Another practical concern is that CBE’s lending quota has placed certain banks at a comparative advantage if they had focused on SME finance before the initiative started. For example, Crédit Agricole Egypt created an SME credit team as early as 2006, while Banque du Caire revealed that
SME lending made up only 6% of its overall portfolio as at April 2017.

Under CBE’s auspices, the Egyptian Banking Institute provides practical training courses on SME lending to address this potential unfairness. Banks can send employees to learn about the specific skills required for handling these transactions. There are separate workshops available for small business owners, many of whom have little experience in dealing with banks.

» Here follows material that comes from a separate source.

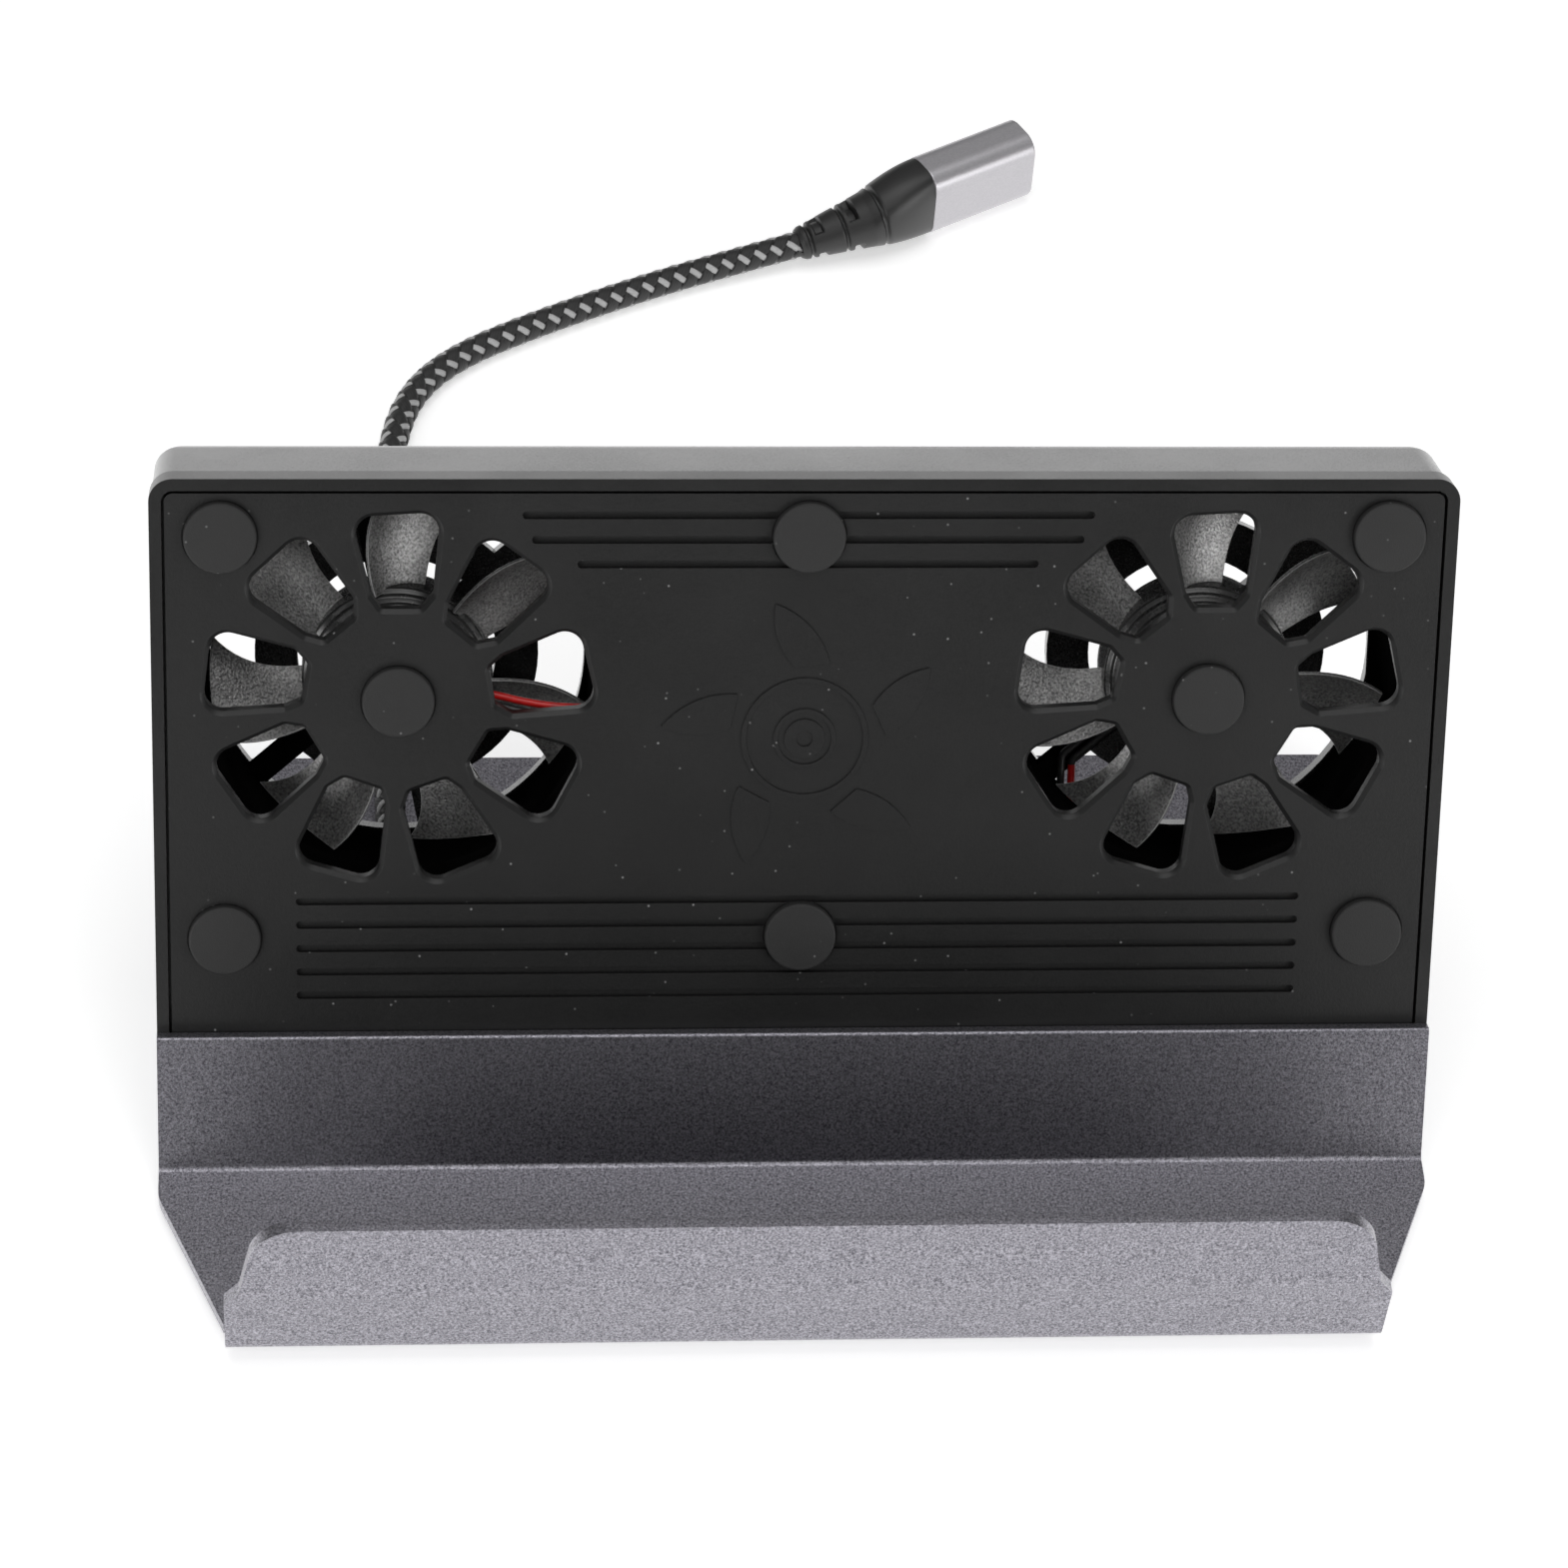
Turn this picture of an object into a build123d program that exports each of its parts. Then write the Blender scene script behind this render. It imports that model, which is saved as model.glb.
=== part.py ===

Soliman endorses CBE’s efforts to level the playing field through education. Yet she does indicate that banks with extra manpower generally have more capacity to handle SME lending, given that small businesses generate a high volume of separate transactions.

Time will tell

Ultimately, the market will determine whether or not Egyptian banks maintain their SME portfolios after the CBE initiative ends. Soliman also points out that small businesses are increasingly attracting funding from alternative sources, including venture capitalists, private equity firms, and leasing and factoring companies. “You have a complete, functional financial ecosystem now,” she said.

Even so, Soliman returns to global market trends in justifying her prediction that SMEs will maintain a strong presence in Egypt’s banking sector for years to come. “You are not re-inventing the wheel [with the SME initiative],” she remarked. “You are just looking at what has been done around the world and fitting it into your [domestic] environment.”